Bisnis.com, JAKARTA — Presiden Joko Widodo memimpin Sidang Kabinet Paripurna yang diikuti hampir seluruh menteri Kabinet Kerja di Istana Kepresidenan Bogor, Bogor, Jawa Barat, Senin (8/7/2019).
Sidang Kabinet ini merupakan sidang kabinet pertama setelah serangkaian proses politik Pemilihan Presiden 2019 selesai dengan ditetapkannya Jokowi sebagai Presiden periode 2019—2024 oleh Komisi Pemilihan Umum (KPU).
Dalam Sidang Kabinet ini, Jokowi membahas mengenai kinerja ekonomi Indonesia terutama setelah Badan Pusat Statistik (BPS) merilis data ekspor dan impor Indonesia per Mei 2019. Presiden Jokowi mengingatkan sejumlah pekerjaan pemerintah pada 2019 yang masih harus diselesaikan.
Salah satu isu yang disorot Jokowi adalah penurunan ekspor sebesar 8,6% dalam periode Januari—Mei 2019 dan penurunan impor 9,2% dalam periode yang sama. Seperti diketahui, neraca perdagangan Indonesia defisit US$2,14 miliar. Dalam rapat itu, Jokowi minta para menteri untuk mencermati angka-angka tersebut dan mempertanyakan kenapa nilai impor begitu tinggi.

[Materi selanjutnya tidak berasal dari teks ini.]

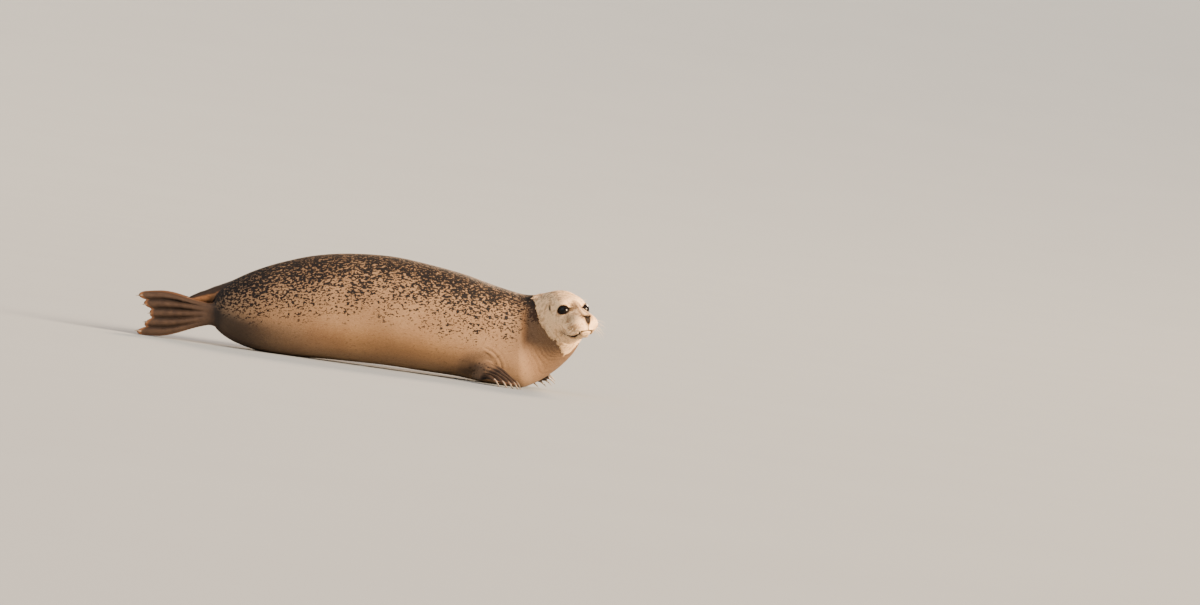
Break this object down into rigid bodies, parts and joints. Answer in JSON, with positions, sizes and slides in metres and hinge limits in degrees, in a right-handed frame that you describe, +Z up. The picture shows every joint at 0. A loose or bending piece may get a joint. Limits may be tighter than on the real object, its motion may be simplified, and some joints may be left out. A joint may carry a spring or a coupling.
{
  "type": "harbor seal",
  "caption": "Life-size still model of a harbor seal lying on its belly, head raised and turned to its right, hind flippers held together behind.",
  "frame": {"origin": "middle of the bottom of the animal's box, on the floor it lies on", "axes": "+X towards the chest and head end, along the body; +Y to the seal's left; +Z up"},
  "size_m": [1.5078, 0.4816, 0.3735],
  "materials": {
    "pale_fur": "short dry pale fur",
    "neck_fur": "short damp tan fur",
    "body_fur": "short damp fur, dark blotches over tan",
    "flipper_fur": "very short dark damp fur",
    "eye": "wet gloss",
    "claw": "horn"
  },
  "bodies": {
    "root": {"head": "pale_fur", "lower_jaw": "pale_fur", "eye_left": "eye", "eye_right": "eye", "neck": "neck_fur", "chest": "body_fur", "belly": "body_fur", "pelvis": "body_fur", "tail": "flipper_fur", "fore_flipper_left": "flipper_fur", "fore_flipper_right": "flipper_fur", "hind_flipper_left": "flipper_fur", "hind_flipper_right": "flipper_fur", "fore_claw_left_1": "claw", "fore_claw_left_2": "claw", "fore_claw_left_3": "claw", "fore_claw_left_4": "claw", "fore_claw_left_5": "claw", "fore_claw_right_1": "claw", "fore_claw_right_2": "claw", "fore_claw_right_3": "claw", "fore_claw_right_4": "claw", "fore_claw_right_5": "claw", "hind_claw_left_1": "claw", "hind_claw_left_2": "claw", "hind_claw_left_3": "claw", "hind_claw_left_4": "claw", "hind_claw_left_5": "claw", "hind_claw_right_1": "claw", "hind_claw_right_2": "claw", "hind_claw_right_3": "claw", "hind_claw_right_4": "claw", "hind_claw_right_5": "claw"}
  },
  "joints": []
}
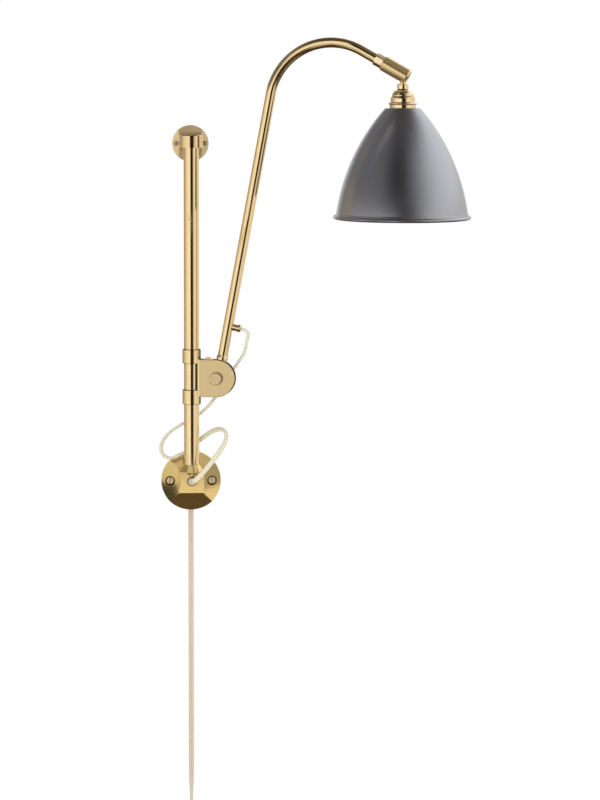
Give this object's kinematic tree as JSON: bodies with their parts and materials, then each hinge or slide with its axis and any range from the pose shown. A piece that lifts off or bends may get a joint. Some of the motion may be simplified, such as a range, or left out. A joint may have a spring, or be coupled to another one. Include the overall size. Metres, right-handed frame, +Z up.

Dimintakan tanggapannya, Menteri Keuangan Sri Mulyani Indrawati menyatakan mengatasi masalah neraca perdagangan merupakan pekerjaan bersama dari seluruh anggota kabinet.
Presiden Jokowi, ujar Sri, menyatakan seluruh tim harus melihat secara rinci komoditas dan negara tujuan ekspor dari Indonesia supaya pemerintah dapat memformulasikan kebijakan yang lebih tepat.
"Dari saya menyampaikan laporan semester satu dari APBN. Terlihat bahwa dari sisi external balance-nya yaitu ekspor impor itu mengalami pelemahan dan itu berkontribusi kepada pelemahan ekonomi kita di dalam negeri juga sehingga membutuhkan perhatian dari seluruh kementerian dan lembaga untuk memacu perdagangan terutama ekspor dan untuk menjaga subtitusi impor tetap terbangun," kata Sri.
Berdasarkan data BPS, jumlah impor migas Indonesia mencapai US$9,08 miliar dalam periode Januari-Mei 2019 atau defisit US$3,74 miliar dibandingkan dengan ekspor migas US$5,34 miliar pada periode yang sama 2019.
Dalam periode itu, impor migas Indonesia sebenarnya lebih rendah dibandingkan dengan impor migas US$11,922 miliar pada Januari-Mei 2018. Defisit migas Indonesia mencapai US$5,12 miliar pada lima bulan pertama 2018.
Secara keseluruhan, neraca perdagangan Indonesia defisit sebesar US$2,14 miliar pada periode Januari-Mei 2019 dimana nilai impor mencapai US$70,6 miliar dan nilai ekspor US$68,46 miliar.
Sri mengatakan produksi minyak dan gas di Inonesia lebih rendah dari asumsi awal pada semester I/2019. "Tahun ini juga kebetulan kurs maupun harga minyak lebih rendah, jadi penerimaan kita dari sisi migas mengalami penurunan, namun kebutuhan di dalam negeri itu meningkat," kata Sri.
Dengan demikian, ujar Sri, pemerintah harus memikirkan strategi dari sisi hulu seperti bagaimana menemukan sumur-sumur baru atau memproduksi minyak yang lebih banyak dari sumur-sumur yang telah ada.